Bitcoin Hits $73K as ETF Inflows and Short Covering Drive Rally
Bitcoin rebounded sharply from the mid-$60,000s to about $73,000 in early March, driven primarily by renewed inflows into U.S. spot Bitcoin ETFs and derivatives market dynamics. Since March 1, spot BTC ETFs saw roughly $1.15 billion of net inflows, including $461 million on March 4 led by the BlackRock iShares Bitcoin Trust (IBIT). Open interest in BTC derivatives rose from $43 billion on March 2 to $49.6 billion on March 5 while funding rates turned negative, creating short liquidity and triggering short-covering as prices climbed. On-chain signals are mixed: the 90-day realized profit-to-loss ratio remains below 1.0 and unrealized losses have risen, but the Coinbase Premium Index has turned positive, indicating stronger U.S. demand. Geopolitical volatility (Middle East tensions and reported strikes) earlier pushed BTC toward $63,000 on Feb 28 before the rapid recovery. Key metrics for traders: ETF netflows (~$1.15B in March start), OI jump (+$6.6B over three days), temporary negative funding rates (short squeeze potential), and mixed on-chain health (realized P/L <1). This combination suggests renewed institutional spot demand and derivatives-driven momentum — factors traders should watch for continuation or exhaustion of the rally.
Bullish
The article describes two reinforcing bullish drivers: sizable spot ETF inflows (~$1.15B since March start) and a rapid increase in derivatives open interest (from $43B to $49.6B) with negative funding rates. ETF inflows provide direct spot buying pressure and signal institutional allocation via regulated products; the spike in OI plus negative funding implies many short positions were in place, so rising prices triggered short covering that amplified the move. Historically, similar combinations (renewed ETF demand + short squeezes) have produced sustained rallies in the short to medium term, though they can be followed by consolidation or pullbacks once short-covering exhausts.

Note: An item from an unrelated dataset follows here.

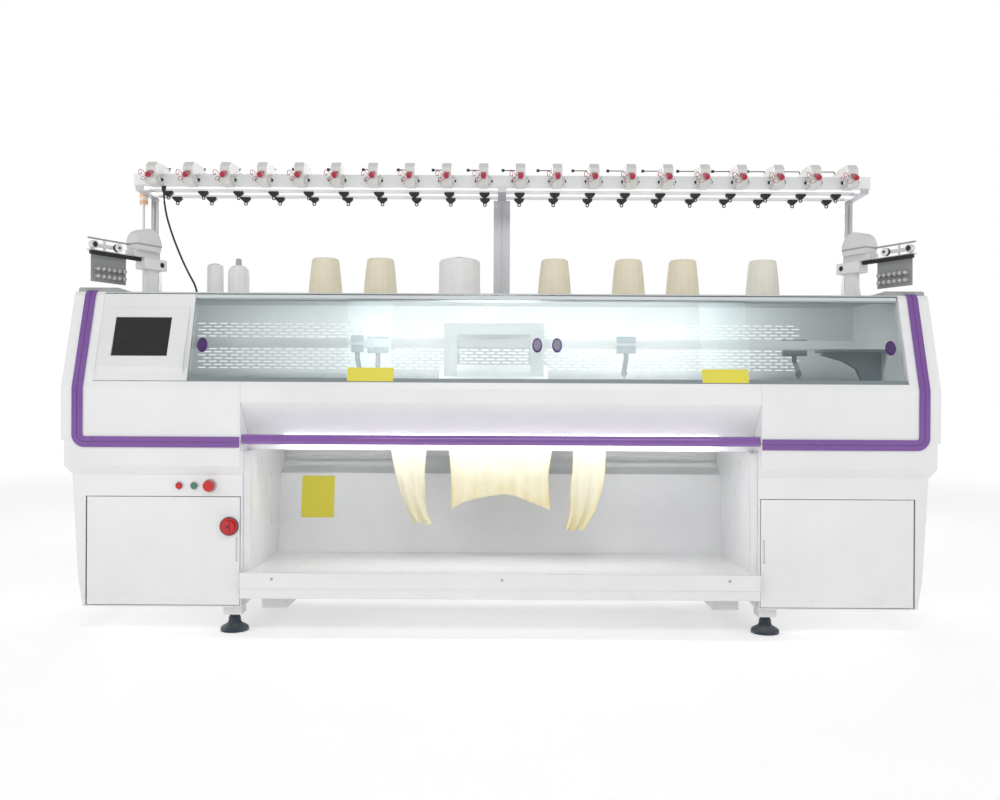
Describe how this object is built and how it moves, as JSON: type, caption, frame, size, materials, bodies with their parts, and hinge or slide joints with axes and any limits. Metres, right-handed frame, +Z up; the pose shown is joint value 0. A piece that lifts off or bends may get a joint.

Offsetting risks include mixed on-chain health—90-day realized P/L below 1.0 and increased unrealized losses—which suggest some market participants are still underwater, and macro/geopolitical volatility that can quickly reverse sentiment. For traders, the near-term outlook is bullish: momentum and institutional flows favor further upside, but watch for signs of ETF inflow slowdown, rising funding rates (indicating a flip to longs paying), or on-chain improvements stalling, any of which could lead to rapid retracement. Use risk management: monitor funding, OI, ETF netflow, Coinbase premium, and key support near prior consolidation zones.